En 1934, à la suite d'un changement de cap à Moscou et dans la perspective de la constitution d'un Front populaire, CGTU et CGT se réuniront de nouveau mais le rapprochement sera bref.

Au lendemain de la Seconde Guerre et en dépit de l'expérience partagée de la Résistance, les deux tendances seront de nouveau en face à face. Ceux qui ne veulent pas de la tutelle du Parti communiste fonderont FO qui revendique toujours l'appellation de CGT FO. Seconde Guerre seconde scission.
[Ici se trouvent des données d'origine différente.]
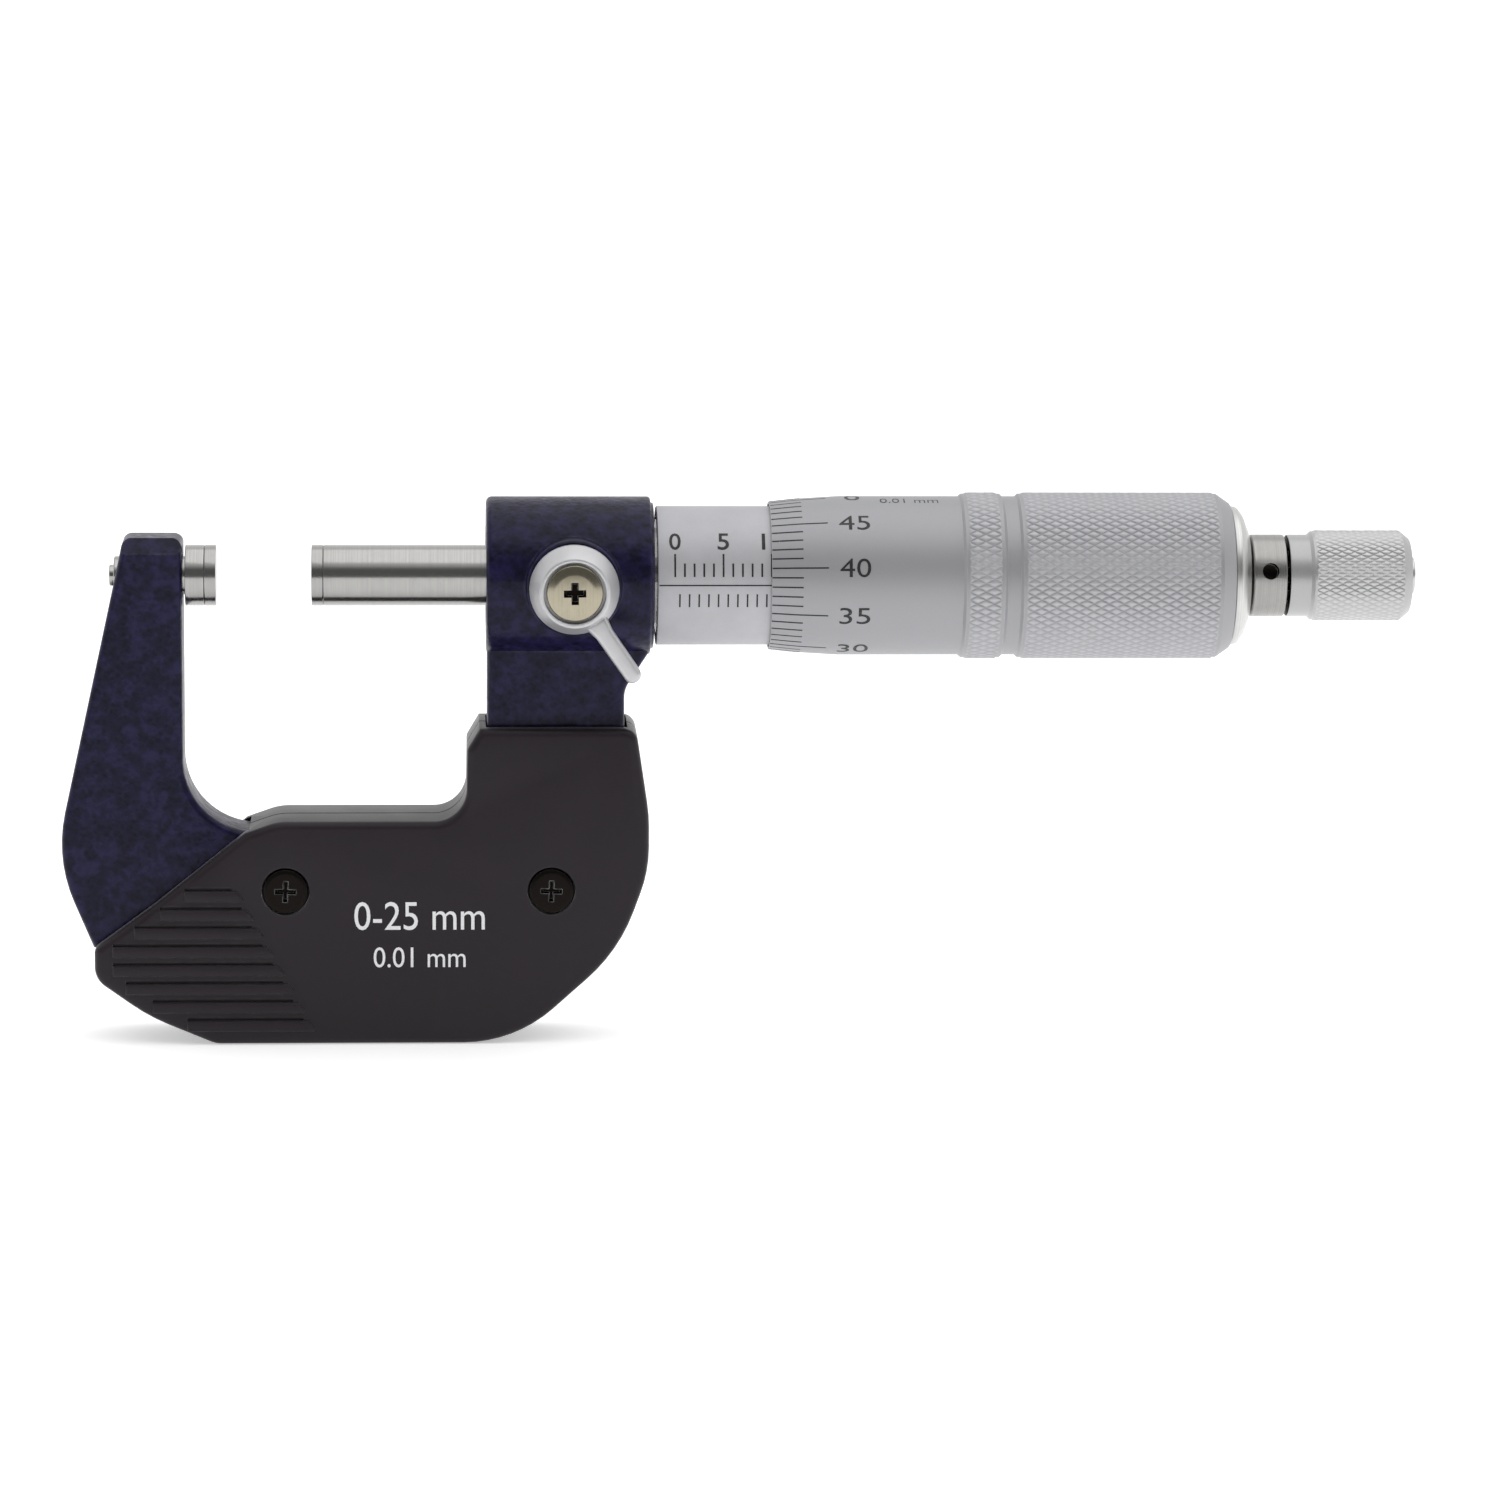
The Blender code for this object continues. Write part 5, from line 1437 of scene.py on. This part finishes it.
class MICROMETER_OT_stage(bpy.types.Operator):
    """Pale floor, soft studio light and the camera"""
    bl_idname = "micrometer.stage"
    bl_label = "Stage"

    def execute(self, context):
        settings = context.scene.mic_stage
        bpy.ops.object.select_all(action="DESELECT")
        bpy.ops.mesh.primitive_plane_add(size=12.0, location=(0.0, 0.0, FLOOR_Z - HAIR))
        floor = context.object
        floor.name = "floor"
        settle(floor)
        material, tree, shader = new_material("pale_floor", settings.floor, 0.9, 0.0)
        place = add(tree, "ShaderNodeTexCoord").outputs["Object"]
        tree.links.new(mix(tree, noise(tree, place, 60.0), tuple(settings.floor),
                           darker(settings.floor, 0.99)), shader.inputs["Base Color"])
        shader.inputs["Emission Color"].default_value = (1.0, 1.0, 1.0, 1.0)
        shader.inputs["Emission Strength"].default_value = settings.glow
        floor.data.materials.append(material)
        soft_light("overhead", settings.key)
        context.scene.world = studio_world(settings.surround, settings.shade)
        data = bpy.data.cameras.new("camera")
        data.lens = settings.lens
        data.sensor_width = 36.0
        data.clip_start = 0.01
        camera = bpy.data.objects.new("camera", data)
        camera.matrix_world = (
            Matrix.Translation(CAMERA_PLACE)
            @ Matrix.Rotation(-CAMERA_YAW, 4, "Z")
            @ Matrix.Rotation(math.pi / 2 - CAMERA_PITCH, 4, "X")
            @ Matrix.Rotation(CAMERA_ROLL, 4, "Z"))
        context.scene.collection.objects.link(camera)
        context.scene.camera = camera
        context.scene.view_settings.view_transform = "Standard"
        return {"FINISHED"}


class MICROMETER_PT_sidebar(bpy.types.Panel):
    """Lists the pieces and their settings"""
    bl_idname = "MICROMETER_PT_sidebar"
    bl_label = "Outside Micrometer"
    bl_space_type = "VIEW_3D"
    bl_region_type = "UI"
    bl_category = "Micrometer"

    def draw(self, context):
        for operator in OPERATORS:
            self.layout.operator(operator.bl_idname)
        for name, settings in SETTINGS.items():
            box = self.layout.box()
            for key in settings.__annotations__:
                box.prop(getattr(context.scene, name), key)


OPERATORS = (
    MICROMETER_OT_frame,
    MICROMETER_OT_shields,
    MICROMETER_OT_shield_screws,
    MICROMETER_OT_measuring_faces,
    MICROMETER_OT_sleeve,
    MICROMETER_OT_thimble,
    MICROMETER_OT_ratchet,
    MICROMETER_OT_lock,
    MICROMETER_OT_inner_parts,
    MICROMETER_OT_stage,
)
CLASSES = (*SETTINGS.values(), *OPERATORS, MICROMETER_PT_sidebar)


def register():
    for cls in CLASSES:
        bpy.utils.register_class(cls)
    for name, settings in SETTINGS.items():
        setattr(bpy.types.Scene, name, bpy.props.PointerProperty(type=settings))


def unregister():
    for name in SETTINGS:
        delattr(bpy.types.Scene, name)
    for cls in reversed(CLASSES):
        bpy.utils.unregister_class(cls)


def main():
    register()
    build_materials(bpy.context.scene)
    for operator in OPERATORS:
        group_name, piece = operator.bl_idname.split(".")
        getattr(getattr(bpy.ops, group_name), piece)()


if __name__ == "__main__":
    main()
Le mantra de l'indépendance du syndicalisme et du politique, continue d'être répété par habitude mais dans la réalité, on disait de la CGT qu'elle était la fille ainée du Parti communiste.

Ce fut l'époque où, fortement liée au PC où elle fut la plus puissante, comme si chaque structure démultipliait l'autre.. Les quatre secrétaires généraux de l'après-guerre étaient des membres éminents de la direction du Parti : Benoit Frachon, Georges Séguy, Henri Krasucki, Louis Viannet. On a d'ailleurs interprété l'élection de ces deux derniers comme des reprises en main par le Parti. Dans les faits, les secrétaires généraux cherchaient tous à se créer une marge de manœuvre pour échapper aux décisions étouffantes du Parti. Ce n'était pas commode d'être un syndicaliste en 19​80-1981 et d'être invité à approuver la répression des militants de Solidarité par le Parti communiste polonais.
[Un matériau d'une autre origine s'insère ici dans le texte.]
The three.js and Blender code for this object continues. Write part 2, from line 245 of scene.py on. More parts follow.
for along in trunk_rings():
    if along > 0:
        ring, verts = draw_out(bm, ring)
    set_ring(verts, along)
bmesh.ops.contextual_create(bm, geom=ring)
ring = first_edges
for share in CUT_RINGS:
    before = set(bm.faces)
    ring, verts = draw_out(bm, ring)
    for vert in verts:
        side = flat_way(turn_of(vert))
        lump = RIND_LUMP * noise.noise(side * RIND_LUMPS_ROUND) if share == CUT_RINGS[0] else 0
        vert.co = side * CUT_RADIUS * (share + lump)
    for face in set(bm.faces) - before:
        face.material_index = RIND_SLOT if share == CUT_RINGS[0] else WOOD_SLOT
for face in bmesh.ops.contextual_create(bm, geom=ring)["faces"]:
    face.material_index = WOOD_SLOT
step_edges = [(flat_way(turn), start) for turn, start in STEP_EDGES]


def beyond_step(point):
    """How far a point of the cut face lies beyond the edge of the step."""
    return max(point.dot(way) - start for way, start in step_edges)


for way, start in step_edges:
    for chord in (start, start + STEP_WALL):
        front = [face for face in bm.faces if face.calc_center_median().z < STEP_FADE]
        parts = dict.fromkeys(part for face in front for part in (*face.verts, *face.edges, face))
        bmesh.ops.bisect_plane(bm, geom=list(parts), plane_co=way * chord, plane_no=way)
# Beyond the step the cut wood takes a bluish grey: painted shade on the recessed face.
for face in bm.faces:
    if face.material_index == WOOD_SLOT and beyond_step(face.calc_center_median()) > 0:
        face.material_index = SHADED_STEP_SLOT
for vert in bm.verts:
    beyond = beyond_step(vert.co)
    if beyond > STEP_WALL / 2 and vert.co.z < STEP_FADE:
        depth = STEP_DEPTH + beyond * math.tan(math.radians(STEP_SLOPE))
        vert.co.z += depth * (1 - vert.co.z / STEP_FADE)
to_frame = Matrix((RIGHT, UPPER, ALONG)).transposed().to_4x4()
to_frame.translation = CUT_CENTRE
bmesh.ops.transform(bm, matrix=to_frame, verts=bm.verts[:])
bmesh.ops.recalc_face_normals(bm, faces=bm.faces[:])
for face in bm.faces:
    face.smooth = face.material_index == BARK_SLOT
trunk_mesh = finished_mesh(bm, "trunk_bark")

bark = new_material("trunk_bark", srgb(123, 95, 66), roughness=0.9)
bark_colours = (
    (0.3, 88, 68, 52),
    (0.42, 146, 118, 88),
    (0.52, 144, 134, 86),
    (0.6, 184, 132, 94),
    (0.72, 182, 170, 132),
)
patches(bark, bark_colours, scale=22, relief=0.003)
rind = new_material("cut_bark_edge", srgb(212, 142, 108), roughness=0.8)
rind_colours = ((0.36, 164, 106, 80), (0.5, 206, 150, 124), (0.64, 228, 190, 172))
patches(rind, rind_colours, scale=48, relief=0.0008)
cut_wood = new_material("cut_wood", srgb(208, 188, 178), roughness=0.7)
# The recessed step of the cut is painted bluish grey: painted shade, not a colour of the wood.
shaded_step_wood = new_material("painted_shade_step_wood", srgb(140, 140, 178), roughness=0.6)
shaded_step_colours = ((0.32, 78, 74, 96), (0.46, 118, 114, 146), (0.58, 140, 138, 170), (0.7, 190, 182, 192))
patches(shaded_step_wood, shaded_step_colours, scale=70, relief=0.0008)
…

Ce décalage plus ou moins habilement maintenu explique pour une part que le syndicat n'ait connu le déclin qu'après le Parti.

Et le déclin de la CGT, n'est pas devenu un effondrement.
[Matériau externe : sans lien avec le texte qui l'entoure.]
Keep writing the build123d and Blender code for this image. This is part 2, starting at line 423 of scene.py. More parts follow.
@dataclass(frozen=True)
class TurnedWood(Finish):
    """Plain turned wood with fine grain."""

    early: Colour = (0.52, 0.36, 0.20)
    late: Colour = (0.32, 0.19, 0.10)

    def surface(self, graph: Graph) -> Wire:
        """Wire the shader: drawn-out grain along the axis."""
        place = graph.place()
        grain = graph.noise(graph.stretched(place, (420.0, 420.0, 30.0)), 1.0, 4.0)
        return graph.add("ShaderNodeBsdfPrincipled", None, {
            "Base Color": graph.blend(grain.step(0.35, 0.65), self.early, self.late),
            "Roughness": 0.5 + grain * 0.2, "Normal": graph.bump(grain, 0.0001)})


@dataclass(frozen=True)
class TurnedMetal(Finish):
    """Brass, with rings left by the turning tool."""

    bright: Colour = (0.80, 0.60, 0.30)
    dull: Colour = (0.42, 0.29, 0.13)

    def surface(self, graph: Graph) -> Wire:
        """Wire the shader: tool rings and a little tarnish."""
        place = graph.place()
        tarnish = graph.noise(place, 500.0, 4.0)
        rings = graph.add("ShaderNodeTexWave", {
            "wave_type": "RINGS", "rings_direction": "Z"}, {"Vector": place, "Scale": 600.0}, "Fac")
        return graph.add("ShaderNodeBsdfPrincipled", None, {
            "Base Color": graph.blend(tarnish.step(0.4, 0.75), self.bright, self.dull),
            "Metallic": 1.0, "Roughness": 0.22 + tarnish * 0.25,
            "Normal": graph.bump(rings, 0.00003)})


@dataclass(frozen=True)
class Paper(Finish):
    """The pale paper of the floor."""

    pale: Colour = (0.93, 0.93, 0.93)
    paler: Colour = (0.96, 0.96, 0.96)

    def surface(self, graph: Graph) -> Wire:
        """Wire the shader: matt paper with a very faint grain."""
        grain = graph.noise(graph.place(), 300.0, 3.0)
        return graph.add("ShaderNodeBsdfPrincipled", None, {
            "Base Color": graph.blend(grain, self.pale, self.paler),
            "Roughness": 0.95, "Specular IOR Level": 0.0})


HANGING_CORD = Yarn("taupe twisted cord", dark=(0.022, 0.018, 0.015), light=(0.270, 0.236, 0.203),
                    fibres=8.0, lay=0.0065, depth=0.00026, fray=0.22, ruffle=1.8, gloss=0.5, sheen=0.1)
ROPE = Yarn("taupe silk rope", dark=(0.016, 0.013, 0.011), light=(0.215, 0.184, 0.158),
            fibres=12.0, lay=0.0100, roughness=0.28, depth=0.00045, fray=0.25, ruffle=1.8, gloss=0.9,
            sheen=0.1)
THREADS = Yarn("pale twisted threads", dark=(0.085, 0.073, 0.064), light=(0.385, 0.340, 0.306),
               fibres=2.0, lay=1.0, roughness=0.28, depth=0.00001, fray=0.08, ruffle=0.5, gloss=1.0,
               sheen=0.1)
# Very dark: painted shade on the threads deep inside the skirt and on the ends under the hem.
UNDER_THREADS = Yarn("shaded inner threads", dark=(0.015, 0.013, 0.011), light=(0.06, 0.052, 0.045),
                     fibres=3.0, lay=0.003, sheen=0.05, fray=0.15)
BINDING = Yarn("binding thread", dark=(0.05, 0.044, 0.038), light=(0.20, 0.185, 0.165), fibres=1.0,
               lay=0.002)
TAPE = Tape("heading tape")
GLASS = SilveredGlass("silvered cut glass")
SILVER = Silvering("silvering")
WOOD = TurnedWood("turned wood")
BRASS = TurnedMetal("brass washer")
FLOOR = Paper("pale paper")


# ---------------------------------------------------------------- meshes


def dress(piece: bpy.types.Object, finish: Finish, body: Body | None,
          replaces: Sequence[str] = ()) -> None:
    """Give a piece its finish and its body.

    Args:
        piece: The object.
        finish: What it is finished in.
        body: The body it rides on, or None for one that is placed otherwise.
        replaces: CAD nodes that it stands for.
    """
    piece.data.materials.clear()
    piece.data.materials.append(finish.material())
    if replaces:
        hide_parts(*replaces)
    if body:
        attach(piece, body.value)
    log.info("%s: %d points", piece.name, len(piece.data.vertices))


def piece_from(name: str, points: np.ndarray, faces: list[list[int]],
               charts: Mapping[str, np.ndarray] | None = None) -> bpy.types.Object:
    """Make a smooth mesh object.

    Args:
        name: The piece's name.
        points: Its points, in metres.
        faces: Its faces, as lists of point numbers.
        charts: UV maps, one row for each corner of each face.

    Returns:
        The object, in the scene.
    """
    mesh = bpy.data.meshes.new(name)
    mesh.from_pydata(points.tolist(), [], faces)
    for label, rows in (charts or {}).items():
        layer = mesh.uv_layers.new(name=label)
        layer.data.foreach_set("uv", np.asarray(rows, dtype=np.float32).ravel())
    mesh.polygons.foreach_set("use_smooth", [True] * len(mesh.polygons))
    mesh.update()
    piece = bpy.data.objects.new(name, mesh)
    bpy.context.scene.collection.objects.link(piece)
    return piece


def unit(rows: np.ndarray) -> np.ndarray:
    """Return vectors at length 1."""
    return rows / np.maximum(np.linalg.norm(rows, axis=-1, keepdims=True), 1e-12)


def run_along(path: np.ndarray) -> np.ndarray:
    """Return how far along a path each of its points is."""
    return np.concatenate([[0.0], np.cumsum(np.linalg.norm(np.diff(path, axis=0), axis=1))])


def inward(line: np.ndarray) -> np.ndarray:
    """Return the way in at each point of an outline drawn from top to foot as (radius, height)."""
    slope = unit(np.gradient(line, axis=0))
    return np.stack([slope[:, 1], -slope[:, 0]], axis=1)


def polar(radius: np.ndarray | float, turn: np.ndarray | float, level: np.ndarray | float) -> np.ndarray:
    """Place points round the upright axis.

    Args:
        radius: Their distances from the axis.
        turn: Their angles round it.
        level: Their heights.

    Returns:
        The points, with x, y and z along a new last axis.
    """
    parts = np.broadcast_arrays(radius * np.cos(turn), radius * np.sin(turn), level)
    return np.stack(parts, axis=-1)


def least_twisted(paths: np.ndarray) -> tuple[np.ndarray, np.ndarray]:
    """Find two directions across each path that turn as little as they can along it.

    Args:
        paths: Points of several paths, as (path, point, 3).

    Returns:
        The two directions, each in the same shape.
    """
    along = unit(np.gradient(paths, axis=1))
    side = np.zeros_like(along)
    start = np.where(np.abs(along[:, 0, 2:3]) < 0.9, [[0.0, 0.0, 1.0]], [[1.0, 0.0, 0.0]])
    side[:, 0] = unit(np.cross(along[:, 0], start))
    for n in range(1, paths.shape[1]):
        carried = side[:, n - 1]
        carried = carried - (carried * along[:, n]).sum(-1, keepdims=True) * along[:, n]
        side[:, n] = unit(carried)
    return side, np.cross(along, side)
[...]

J'allais dire que CGT est une habituée des montagnes russes. Qu'on observe l'évolution, souvent en dents de scie, de ses effectifs. Début 1920, 1million 6, début 21, après l'échec des grèves de l'année précédente, 700000. Début 1937, 4 millions dans l'élan du Front populaire, 2 millions 5 seulement en 1938. Etc...

Aujourd'hui, Philippe Martinez dont il ne sera pas facile de faire le bilan affiche 600000 adhérents. Bernard Thibault à son départ en 2015 en comptait 700000.

Le dérapage est contrôlé dans une conjoncture très défavorable: désindustrialisation, multiplication des sous-traitances, déstructuration des vieux fiefs comme EDF ou La Poste.

Oui mais la CGT est concurrencée par d'autres centrales.

La CFDT a une origine chrétienne ; la CFTC Confédération générale des travailleurs chrétiens constituée en 1919. C'est ainsi même si elle a du mal à le reconnaitre. Quand je disais à son leader Edmond Maire qui relevait de la même paroisse que moi, que je le voyais autrefois à la messe du dimanche, il faisait semblant de ne pas m'entendre. De cette source la CFDT garde une attention à l'amélioration de la personne qui lui permet de mêler à son héritage chrétien celui du syndicalisme révolutionnaire d'action directe. Déconfessionnalisée dans les années 60, tour à tour gauchisante puis éprise de responsabilité, la CFDT est un partenaire inévitable pour la CGT.

Au moment des discussions de Grenelle en 1968, elle totalisait encore la moitié des syndiqués. Aujourd'hui la CFDT lui a souvent ravi la première place et les autres centrales gagnent en représentativité.

Mais un souci commun les habite toutes et notamment dans les jours qui viennent; ne pas se laisser déborder par les collectifs instantanés. Cela fait une génération au moins qu'ils sont réapparus en de façon visible. Ils agacent les grands syndicats qui, comme les adultes vieillissants, n'aiment pas nécessairement qu'on leur rappelle leurs premiers vagissements.